Pues ese empecinamiento generó desde los albores del siglo XIX el rechazo radical de quienes por razones varias se sentían miembros de otra Nación , como fue el caso mayor en Catalunya y posteriormente del País Vasco.
Como recordaba recientemente Juan-José López Burniol, fue el mismo Manuel Azaña quien hace casi cien años diagnosticó que el gran problema español era el problema político «de la estructura territorial del Estado, es decir, del reparto del poder y de los recursos financieros».
Y ciertamente, en las dos cuestiones anteriores se han centrado y se centran la mayor parte de los dimes y diretes de dialéctica política, por otro lado ya tan desgastada por endogámicamente reiterada.
Pero afrontar la visión de España como Estado y no como Nación, con todas sus múltiples implicaciones ideológicas , debería suponer también coincidir en el diagnóstico por parte de quienes se siente como formando parte de otras naciones dentro del mismo territorio.

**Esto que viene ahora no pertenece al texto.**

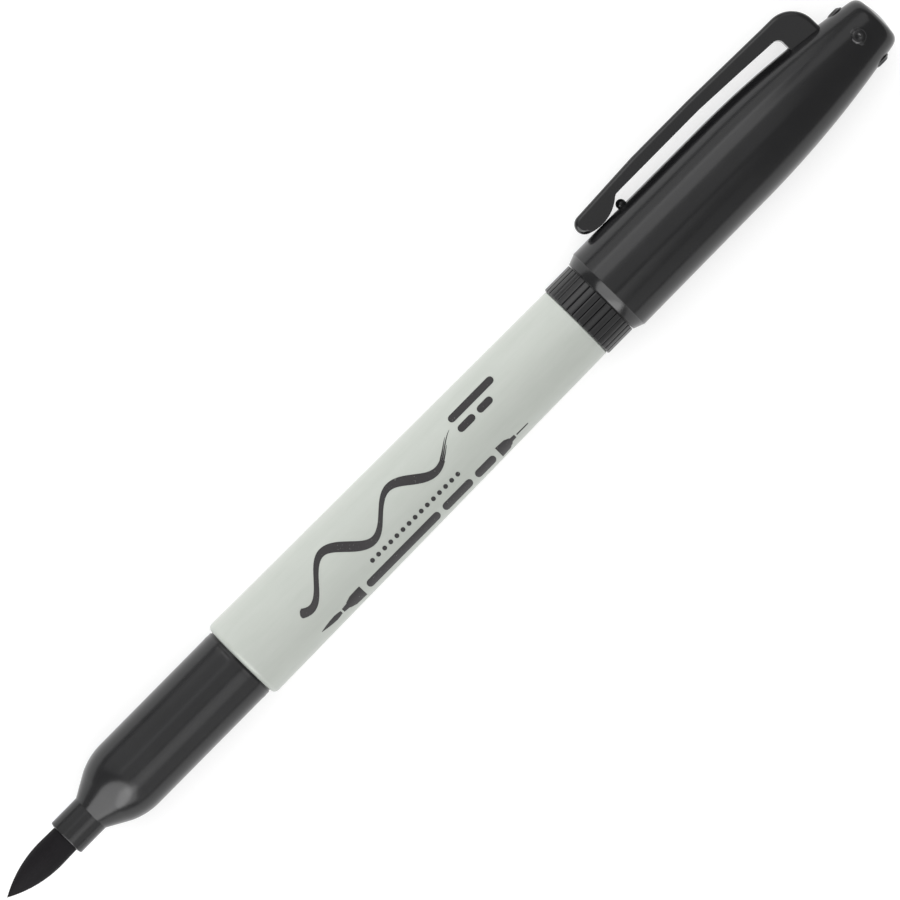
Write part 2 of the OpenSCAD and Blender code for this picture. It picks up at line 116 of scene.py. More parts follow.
# %% Modelling tools
def alone(obj):
    """Selects one object only, and makes it the active one."""
    bpy.ops.object.select_all(action="DESELECT")
    obj.select_set(True)
    bpy.context.view_layer.objects.active = obj


def pick(obj, test, kind="VERT"):
    """In edit mode, selects the points, edges or faces that pass a test, and says how many."""
    bpy.ops.mesh.select_mode(type=kind)
    bpy.ops.mesh.select_all(action="DESELECT")
    mesh = bmesh.from_edit_mesh(obj.data)
    chosen = [p for p in {"VERT": mesh.verts, "EDGE": mesh.edges, "FACE": mesh.faces}[kind] if test(p)]
    for part in chosen:
        part.select_set(True)
    bmesh.update_edit_mesh(obj.data)
    return len(chosen)


def arc(centre, radius, start, end, steps=8):
    """Points on an arc in the outline's plane, with angles in degrees from the +X direction."""
    turn = [math.radians(start + (end - start) * i / steps) for i in range(steps + 1)]
    return [(centre[0] + radius * math.cos(a), centre[1] + radius * math.sin(a)) for a in turn]


def eased(before, corner, after, steps=5):
    """A corner rounded by a curve that leaves towards the corner and arrives from it."""
    made = []
    for i in range(steps + 1):
        t = i / steps
        made.append(tuple((1 - t) ** 2 * a + 2 * t * (1 - t) * b + t * t * c
                          for a, b, c in zip(before, corner, after)))
    return made


def turned(name, outline, steps=TURN_STEPS):
    """Spins an outline of (place along X, radius) points about the pen's axis into a closed shell."""
    bpy.ops.object.select_all(action="DESELECT")
    bpy.ops.mesh.primitive_plane_add(size=MM, location=(0, 0, 0))
    obj = bpy.context.object
    obj.name = name
    bpy.ops.object.mode_set(mode="EDIT")
    bpy.ops.mesh.merge(type="CENTER")
    bpy.ops.transform.translate(value=(outline[0][0] * MM, 0, outline[0][1] * MM))
    for (x0, r0), (x1, r1) in zip(outline, outline[1:]):
        step = ((x1 - x0) * MM, 0, (r1 - r0) * MM)
        bpy.ops.mesh.extrude_vertices_move(TRANSFORM_OT_translate={"value": step})
    bpy.ops.mesh.select_all(action="SELECT")
    bpy.ops.mesh.spin(steps=steps, angle=math.tau, center=(0, 0, 0), axis=(1, 0, 0))
    bpy.ops.mesh.select_all(action="SELECT")
    bpy.ops.mesh.remove_doubles(threshold=0.0002 * MM)
    bpy.ops.mesh.normals_make_consistent(inside=False)
    bpy.ops.object.mode_set(mode="OBJECT")
    return obj


def break_edges(obj, width, steps=2, angle=24):
    """Breaks the sharp edges by a small radius, as every mould does, and keeps the flats flat."""
    alone(obj)
    bevel = obj.modifiers.new("broken_edges", "BEVEL")
    bevel.width = width * MM
    bevel.segments = steps
    bevel.limit_method = "ANGLE"
    bevel.angle_limit = math.radians(angle)
    bpy.ops.object.modifier_apply(modifier=bevel.name)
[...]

Y , por lo tanto, asumir que el verdadero problema que queda por resolver es la estructura institucional de dicho Estado sin tener que recurrir a apriorismos nacionalistas, legítimos e inevitables en su momento, pero más propios de hace dos siglos….¿ Es algo verdaderamente tan difícil?
Pues, ¿ no sería mejor esperar que por fin viniera la primavera tras «aquest advers hivern de Sepharad…»?